# AIM OF THE EXERCISE
Set out every line bearing the string "object".

** Start of DATASET CONTENT **

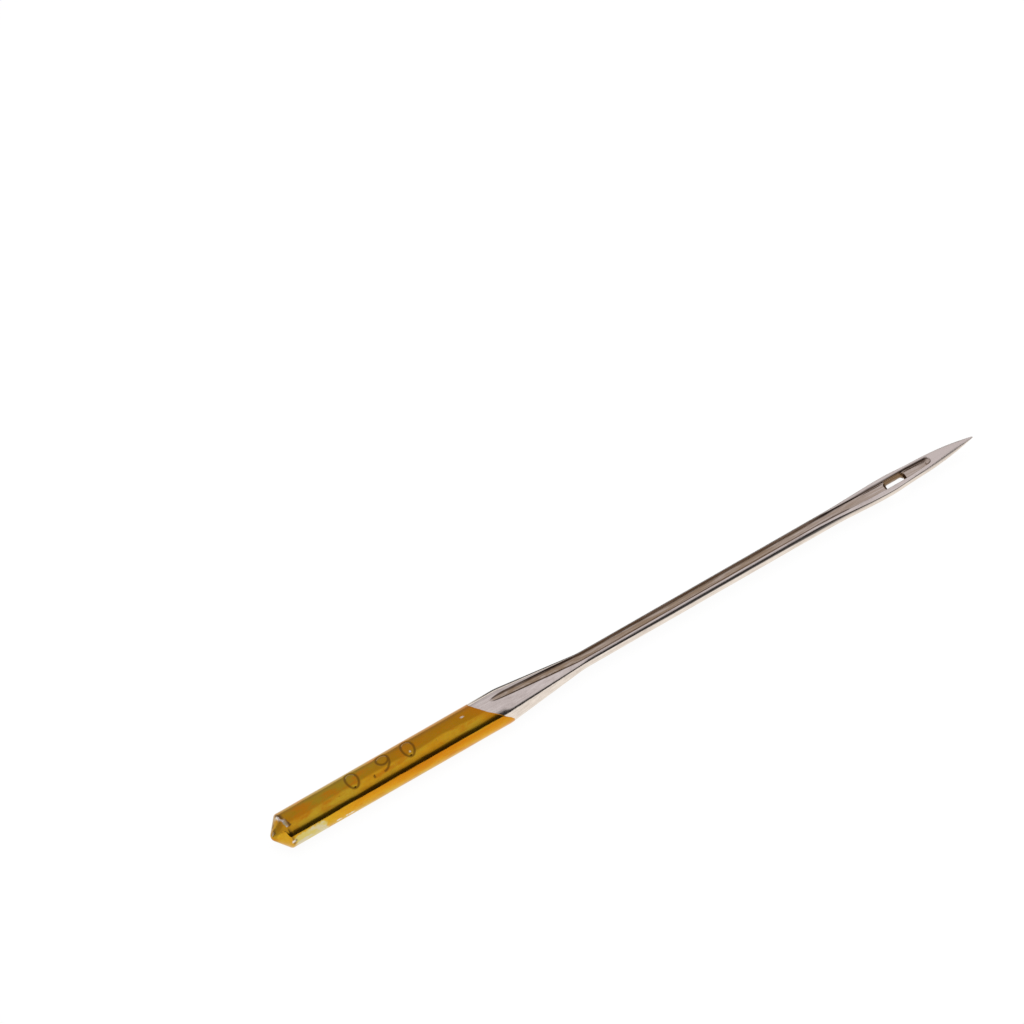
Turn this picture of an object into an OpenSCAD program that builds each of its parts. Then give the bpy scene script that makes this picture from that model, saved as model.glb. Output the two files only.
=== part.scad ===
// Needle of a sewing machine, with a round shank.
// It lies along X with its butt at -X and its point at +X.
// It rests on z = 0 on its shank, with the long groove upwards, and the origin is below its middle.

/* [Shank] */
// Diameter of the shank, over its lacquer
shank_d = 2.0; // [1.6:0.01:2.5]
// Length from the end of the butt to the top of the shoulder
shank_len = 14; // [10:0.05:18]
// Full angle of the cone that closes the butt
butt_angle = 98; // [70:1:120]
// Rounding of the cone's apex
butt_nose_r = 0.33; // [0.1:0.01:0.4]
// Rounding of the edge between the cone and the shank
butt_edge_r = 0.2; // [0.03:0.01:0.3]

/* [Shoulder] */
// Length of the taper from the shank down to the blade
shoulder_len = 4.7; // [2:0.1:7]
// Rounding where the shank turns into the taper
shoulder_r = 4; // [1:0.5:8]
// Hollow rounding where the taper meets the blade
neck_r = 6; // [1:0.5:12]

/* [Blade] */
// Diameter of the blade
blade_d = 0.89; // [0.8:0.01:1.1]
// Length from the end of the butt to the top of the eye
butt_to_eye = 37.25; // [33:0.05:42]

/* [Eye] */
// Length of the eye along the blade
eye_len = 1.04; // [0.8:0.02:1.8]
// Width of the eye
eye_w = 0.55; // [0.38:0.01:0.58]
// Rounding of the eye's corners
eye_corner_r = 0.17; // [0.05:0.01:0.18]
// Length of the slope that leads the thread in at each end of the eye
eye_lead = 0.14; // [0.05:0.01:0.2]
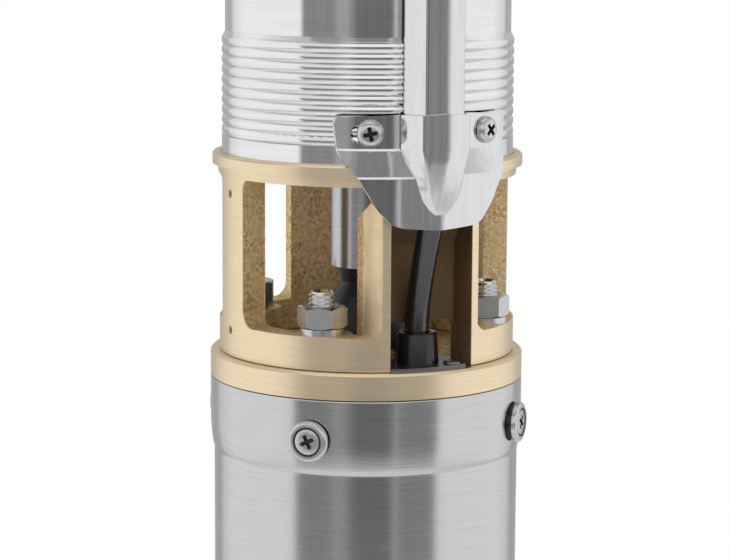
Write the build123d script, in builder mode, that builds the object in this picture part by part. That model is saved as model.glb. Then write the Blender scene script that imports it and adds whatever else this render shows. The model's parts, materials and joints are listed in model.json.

** End of DATASET CONTENT **

# WRITTEN RESPONSE
Turn this picture of an object into an OpenSCAD program that builds each of its parts. Then give the bpy scene script that makes this picture from that model, saved as model.glb. Output the two files only.
Write the build123d script, in builder mode, that builds the object in this picture part by part. That model is saved as model.glb. Then write the Blender scene script that imports it and adds whatever else this render shows. The model's parts, materials and joints are listed in model.json.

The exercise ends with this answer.